Updated: Jun 1, 2021

With indoor recreation more or less unavailable this winter, more of us are spending time outside, exploring the beautiful trails and parks in our own backyards. Over the next few weeks we'll be offering some practical and simple advice for safe and fun winter hiking.


Dressing Well

One of the keys to winter hiking is to dress properly. Proper winter hiking clothing should achieve two goals:

  • it should keep you dry by: (i) keeping out moisture (rain and snow), and (ii) by wicking away sweat produced by your body;

  • it should create insulated pockets of dead air around your body that cannot escape.

To understand why it is so essential to keep dry and to insulate, we need to understand the basic science of thermoregulation. Don't worry, we'll keep it short.


The Science

Our body loses heat in four ways:

  • Conduction - when our body makes contact with cold surfaces or substances (e.g. snow, water, ground), it warms the surface/substance and thereby sacrifices its own heat.

  • Convection - our bodies warm the air adjacent to our body, the warmed air rises and is replaced by cooler air, which our body warms, and so on. Heat loss through convection is accelerated by wind.

  • Radiation - escape of infrared radiation from the body.

  • Evaporation - our body uses energy to evaporate moisture (e.g. sweat) that accumulates on our body. That use of energy causes our body to lose heat.


Staying dry prevents heat loss from evaporation (our bodies don't lose energy trying to evaporate moisture such as sweat) and from conduction (because we don't have cold water/snow on our skin that our body has to work to warm up).

Creating pockets of dead air around our body keeps us warm by preventing heat loss from convection. Our body heats the air around us and, as opposed to that air escaping and being replaced by new and colder air, insulating clothing keeps that warm air next to our body, creating a warmer microclimate.

Some winter clothing also has specific reflective fabric designed to prevent heat loss from radiation.


So in conclusion, dressing for winter means wearing clothes that keep us dry and insulate us. How do we do that?



The Practise

The key to keeping warm and dry is layering, and there are three basic layers to any winter hiking outfit.

Layer 1: The Baselayer/Wicking Layer

  • What: The layer you put right up against your skin.

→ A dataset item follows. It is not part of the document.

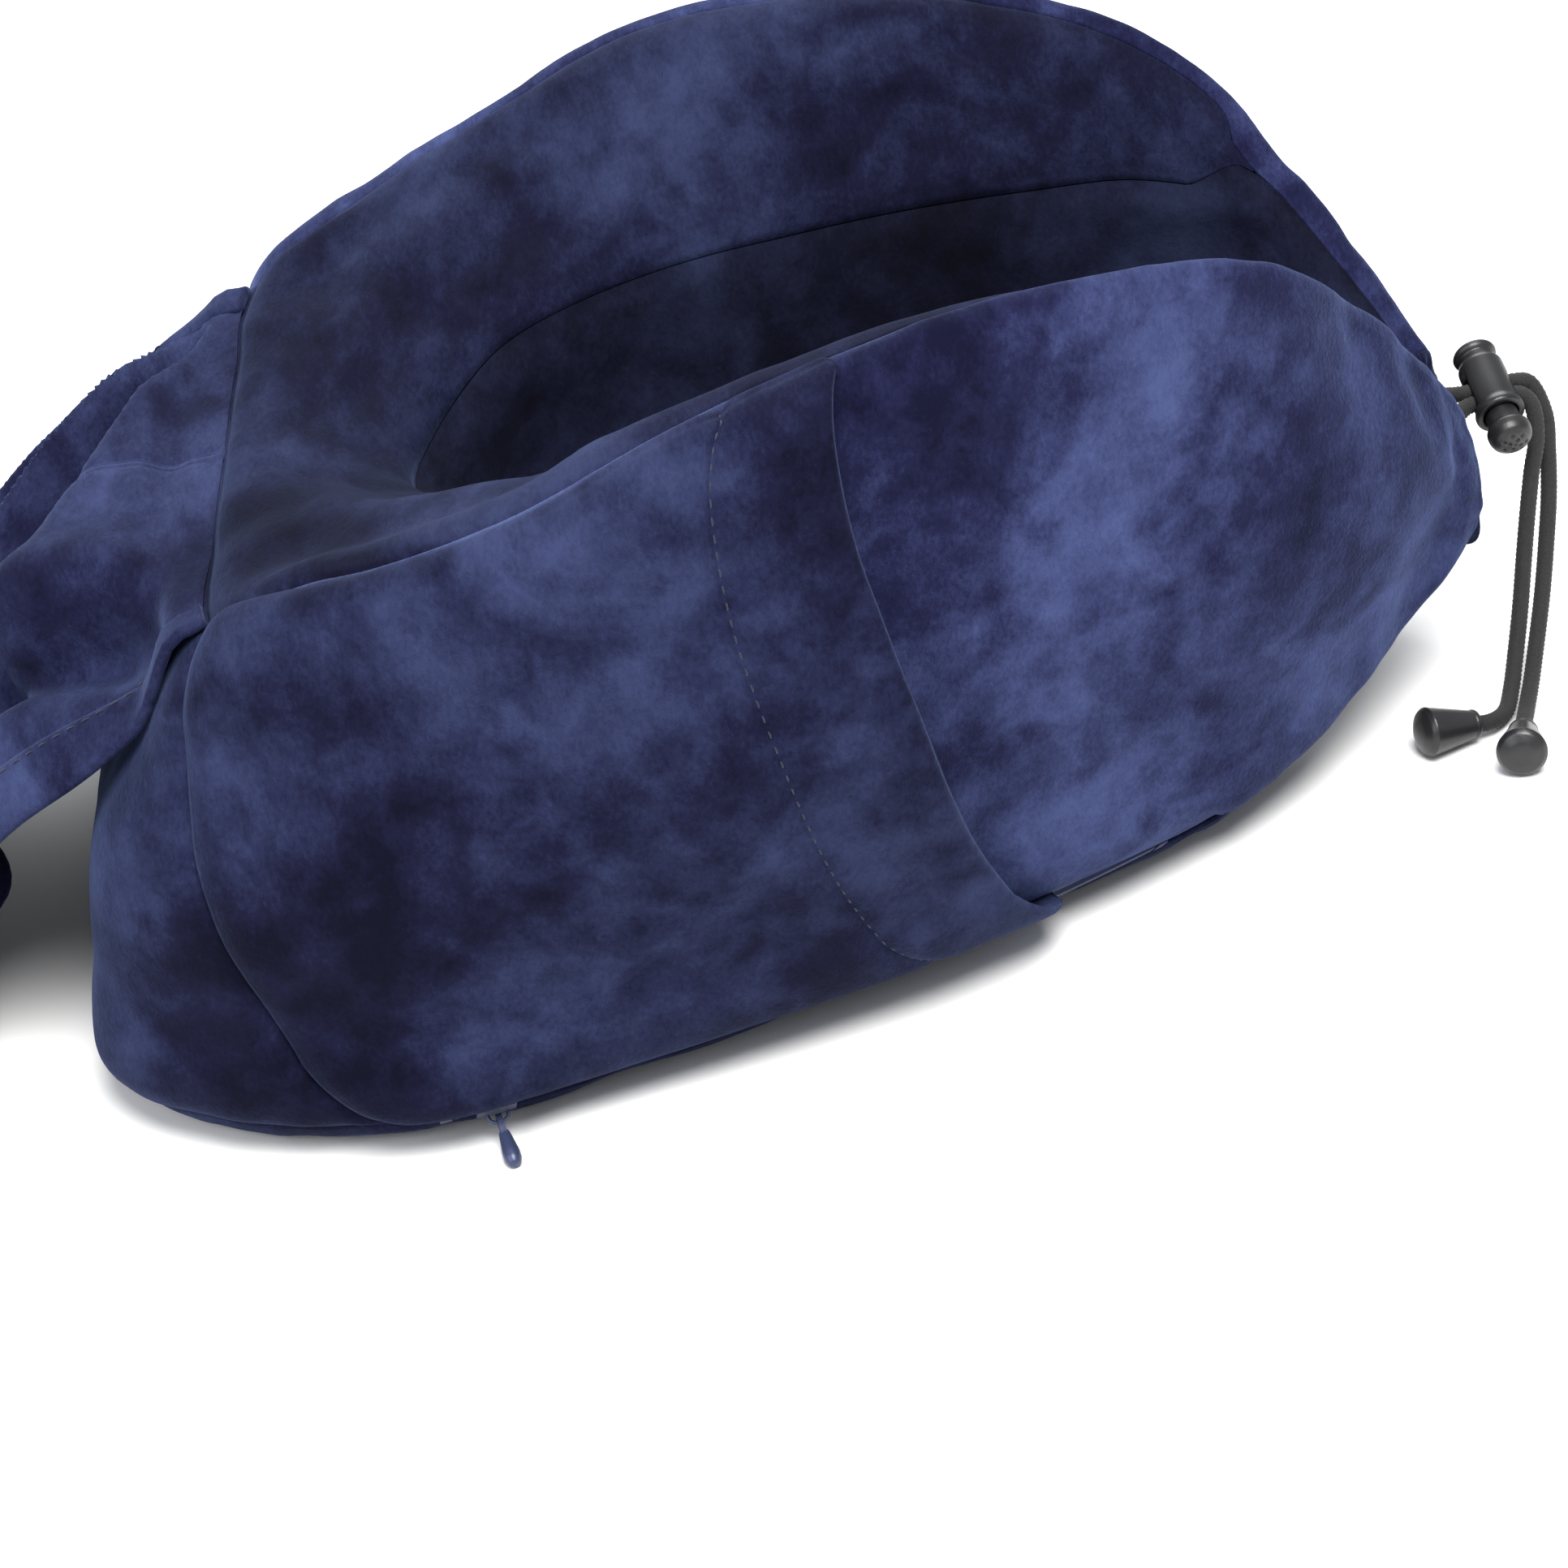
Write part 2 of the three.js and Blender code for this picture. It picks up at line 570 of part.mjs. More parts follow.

  • Purpose: To wick sweat and moisture away from your body (thicker baselayers also provide insulation).

  • Materials: Wear materials that are fast drying and wicking such as merino wool or synthetic materials (DO NOT WEAR COTTON).

  • Why it matters: No matter how cold it is, your body will still sweat while you hike. If you don't have a wicking baselayer, that sweat-moisture will stay close to your body and you will lose energy and heat with your body's efforts to evaporate the moisture.

Layer 2: The Insulating Layer

  • What: The middle layer.

  • Purpose: To maintain a trapped layer of warm, dead air around your body.

  • Materials: Down, Synthetic Down, Fleece

  • Why it Matters: Trapping a thick layer of air around your body means your body only warms up that air once and then it remains there, creating a comfortable microclimate. If there is no insulating layer, warm air will continuously be replaced by cooler air which your body will continuously work to heat up (at the expense of its own warmth).

Layer 3: The Weatherproof/Shell Layer

  • What: An outer, weatherproof layer.

  • Purpose: To keep out rain, snow and wind.

  • Materials: Various proprietary materials e.g. Gore-Tex.

  • Why it Matters: It keeps you dry and also prevents convection heat loss from the wind. If it is not very cold and your insulating layer is semi wind-proof you may not need a shell or you may use a light, breathable shell. If there is excessive rain/snow or wind in the forecast it is essential to have a fully waterproof/windproof shell.


Finding the right balance of layers that keep you warm and dry, but not so warm that your body produces an abundance of sweat, is a matter of trial and error, and the beauty of layering is that you can always take an article off to cool down as your activity level rises and re-bundle up as necessary.

In the words of Alfred Wainwright, the United Kingdom's great 20th century hiker and pictorial guidebook writer, "there is no such thing as bad weather, only unsuitable clothing."